Nevertheless, Clinton did redeem herself when a question relating to Islamophobia arose from an audience member. Trump’s answer was feeble as he continuously criticised Obama and Clinton’s reluctance to use the term ‘Radical Islamic Terrorism’, but overall did not answer the question. Clinton on the other hand spoke about how Muslims should feel more apart of America rather than secluded and that she wants America on a united front in order to defeat ISIS. She also slammed Trump by stating that violent jihadist terrorists prevent this collaboration as Muslim nations are less eager to cooperate with Americans when they hear what Donald Trump says about them.

However, the prime moment of the debate was the end, where audience member Karl Becker asked:

“Regardless of the current rhetoric, would either of you name one positive thing that you respect in one another?”

Despite the contentious tone, the debate ended rather sentimentally because of this question. Clinton complimented Trump’s children, (who in fact were previously close friends of Clinton’s child, Chelsea before this Presidency period) and admitted that the ‘conflict-oriented’ election has affected both parties. Trump then answered Becker’s question by implying Clinton is persistent, despite himself not agreeing with her judgement.

Overall the debate further proved that the Trump campaign is in shambles and Clinton ought to recover for the next debate, as the final debate will test both the candidates.

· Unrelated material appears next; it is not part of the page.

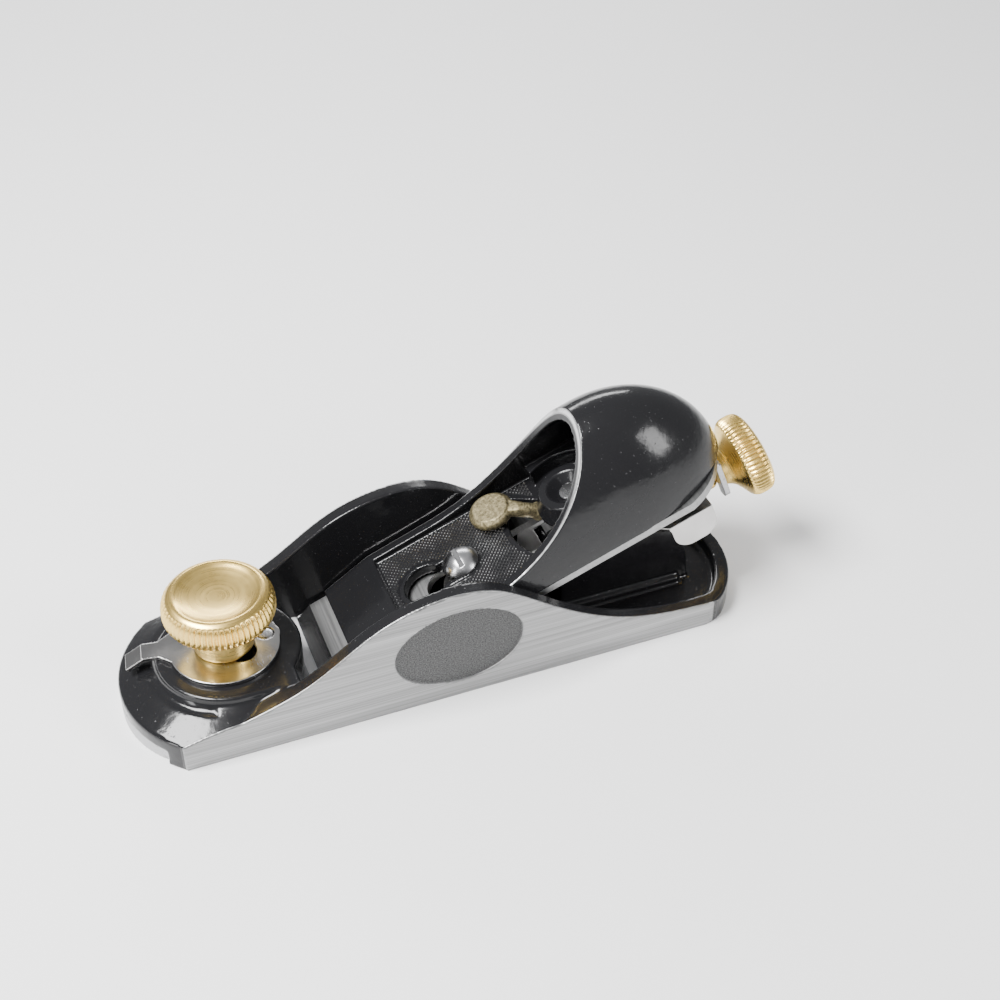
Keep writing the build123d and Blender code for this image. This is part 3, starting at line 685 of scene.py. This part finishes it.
def screws():
    centre = on_bed(0, 0, ROD_N)
    rod_metal = brass("screw_brass", (0.84, 0.58, 0.17), centre, ALONG_BED)
    parts = [threaded("rod_thread", 2.28, 0.42, 1.0, 76.4, 106.8, centre, ALONG_BED)]
    profile = [(0.05, 107.02), (3.3, 107.05), (3.6, 107.4), (3.6, 110.3), (3.3, 110.62), (2.9, 110.66),
               (2.88, 112.5), (2.3, 112.6), (2.28, 117.4), (0.05, 117.5)]
    parts.append(lathe("rod_collar", profile, centre, ALONG_BED, sides=64))
    profile = [(0.05, 75.98), (1.5, 76.02), (1.86, 76.5), (1.86, 107.3), (0.05, 107.4)]
    parts.append(lathe("rod_core", profile, centre, ALONG_BED, sides=48))
    stands_for(joined("adjusting_rod", parts), rod_metal, "depth_wheel", "screw_brass", "adjusting_screw")
    stud_metal = zinc("stud_steel", (0.48, 0.48, 0.49), 0.30, 0.42)
    place = Vector((STUD_X, 0, 0)) * MM
    parts = [threaded("stud_thread", 2.98, 0.45, 1.0, 8.5, 22.9, place, UPRIGHT)]
    profile = [(0.05, 0.2), (2.9, 0.22), (2.95, 1.0), (3.0, 3.4), (4.3, 3.45), (4.5, 3.75), (4.0, 4.15),
               (3.0, 4.3), (2.97, 8.8), (2.5, 9.1), (2.5, 22.9), (2.2, 23.0), (0.05, 23.0)]
    parts.append(lathe("stud_core", profile, place, UPRIGHT, sides=64))
    stands_for(joined("toe_stud", parts), stud_metal, "mouth", "stud_steel", "toe_plate_stud")
    steel = plated("bright_steel", (0.58, 0.58, 0.59), 0.22, 0.34, 0.05, 0.00001)
    for name, voxel, body in (("cap_screw", 0.08, "clamp_screw"), ("cam_rivet", 0.05, "cap")):
        stands_for(from_cad(name, voxel * MM, 2, 120000), steel, body, "bright_steel", name)
    pivot = Vector((PIVOT_X, 0, 0)) * MM
    profile = [(0.05, 8.0), (2.05, 8.02), (2.1, 8.3), (2.1, 15.12), (1.95, 15.22), (1.2, 15.29),
               (0.05, 15.31)]
    made = lathe("eccentric_rivet", profile, pivot, UPRIGHT, sides=64)
    stands_for(made, steel, "base", "bright_steel", "eccentric_pivot")


def cam_lump(points, faces, p, t, h, radius, height):
    """Adds one upright disc with rounded rims, in the thumb lever's own turned axes."""
    turn = math.radians(-24.0)
    sides, rings = 40, 10
    start = len(points)
    for ring in range(rings + 1):
        lift = ring / rings
        bulge = math.sin(math.pi * min(max(lift, 0.06), 0.94)) ** 0.14
        for k in range(sides):
            angle = 2 * math.pi * k / sides
            a = p + radius * bulge * math.cos(angle)
            b = t + radius * bulge * math.sin(angle)
            turned_p = a * math.cos(turn) - b * math.sin(turn)
            turned_t = a * math.sin(turn) + b * math.cos(turn)
            points.append(on_bed(CAP_S + CAM_P + turned_p, turned_t, CAP_N + h + height * lift))
    for ring in range(rings):
        for k in range(sides):
            x, y = start + ring * sides + k, start + ring * sides + (k + 1) % sides
            faces.append((x, y, y + sides, x + sides))
    faces.append([start + k for k in range(sides)][::-1])
    faces.append([start + rings * sides + k for k in range(sides)])


def cam():
    """The cast thumb lever, drawn from overlapping discs that swell and narrow along its arm."""
    points, faces = [], []
    cam_lump(points, faces, 0, 0, 0.28, 5.1, 3.2)
    count = 22
    for k in range(count):
        share = k / (count - 1)
        sway = 0.55 * math.sin(2 * math.pi * share)
        rise = 0.55 + 4.0 / (1 + math.exp(-(share - 0.62) * 9))
        width = 1.75 + 0.55 * abs(2 * share - 1) ** 2
        cam_lump(points, faces, -3.5 - 13.0 * share, sway, rise, width, 2.6)
    cam_lump(points, faces, -20.8, 0, 4.15, 5.8, 3.4)
    cam_lump(points, faces, -9.6, 0.35, 0.5, 2.45, 3.1)
    made = mesh_object("cam_lever_cast", points, faces)
    softened(made, 0.15 * MM, 10, 90000)
    stands_for(made, cast_bronze(), "cam", "cam_bronze", "cam_lever")


casting()
cap()
knurl()
sheets()
iron()
knobs()
screws()
cam()

# ---------------------------------------------------------------- floor, light and camera


def floor():
    bpy.ops.mesh.primitive_plane_add(size=8, location=(0, 0, 0))
    plane = bpy.context.object
    plane.name = "floor"
    shader = Shader("floor_white", (0.93, 0.93, 0.93), 0.6)
    plane.data.materials.append(shader.material)


def softbox(name, place, aim, size, power):
    """A rectangular lamp aimed at a point."""
    lamp = bpy.data.lights.new(name, "AREA")
    lamp.shape = "RECTANGLE"
    lamp.size, lamp.size_y = size
    lamp.energy = power
    holder = bpy.data.objects.new(name, lamp)
    bpy.context.scene.collection.objects.link(holder)
    holder.location = place
    holder.rotation_euler = (Vector(aim) - Vector(place)).to_track_quat("-Z", "Y").to_euler()


def light():
    world = bpy.data.worlds.new("studio")
    world.use_nodes = True
    sky = world.node_tree.nodes["Background"]
    sky.inputs["Color"].default_value = (0.95, 0.96, 0.98, 1)
    sky.inputs["Strength"].default_value = 0.40
    bpy.context.scene.world = world
    softbox("key", (0.34, 0.02, 0.62), (0, 0, 0.02), (0.34, 0.22), 13.5)
    softbox("fill", (-0.55, 0.55, 0.42), (0, 0, 0.02), (0.25, 0.42), 4.5)
    softbox("back", (-0.20, -0.80, 0.42), (0, 0, 0.03), (0.55, 0.14), 3.5)
    softbox("toe", (0.75, 0.25, 0.30), (0, 0, 0.02), (0.12, 0.36), 2.0)


def camera():
    """The camera stands to the body as the photograph's did."""
    turn = math.radians(21.31)
    height = math.radians(39.64)
    distance, right_shift, up_shift = 0.4070, 0.01619, 0.03373
    back = Vector((math.sin(turn) * math.cos(height), math.cos(turn) * math.cos(height), math.sin(height)))
    right = Vector((-math.cos(turn), math.sin(turn), 0))
    up = back.cross(right)
    lens = bpy.data.cameras.new("camera")
    lens.lens = 57.6
    lens.sensor_width = 36.0
    lens.clip_start = 0.01
    holder = bpy.data.objects.new("camera", lens)
    bpy.context.scene.collection.objects.link(holder)
    place = back * distance + right * right_shift + up * up_shift
    turn_matrix = Matrix((right, up, back)).transposed().to_4x4()
    holder.matrix_world = Matrix.Translation(place) @ turn_matrix
    bpy.context.scene.camera = holder


floor()
light()
camera()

Will Trump triumph and advance over Clinton or realise his failure of a campaign and collapse on stage?

Will Clinton finally finish off Trump and claim the favour of the swing states, or will she come across as weak towards the indecisive voter?

The polls suggest that Hillary is ahead of Trump, however a lot can change between now and election day. It all depends on whether the people of the United States go out to the polling stations and vote for the right candidate on November 8!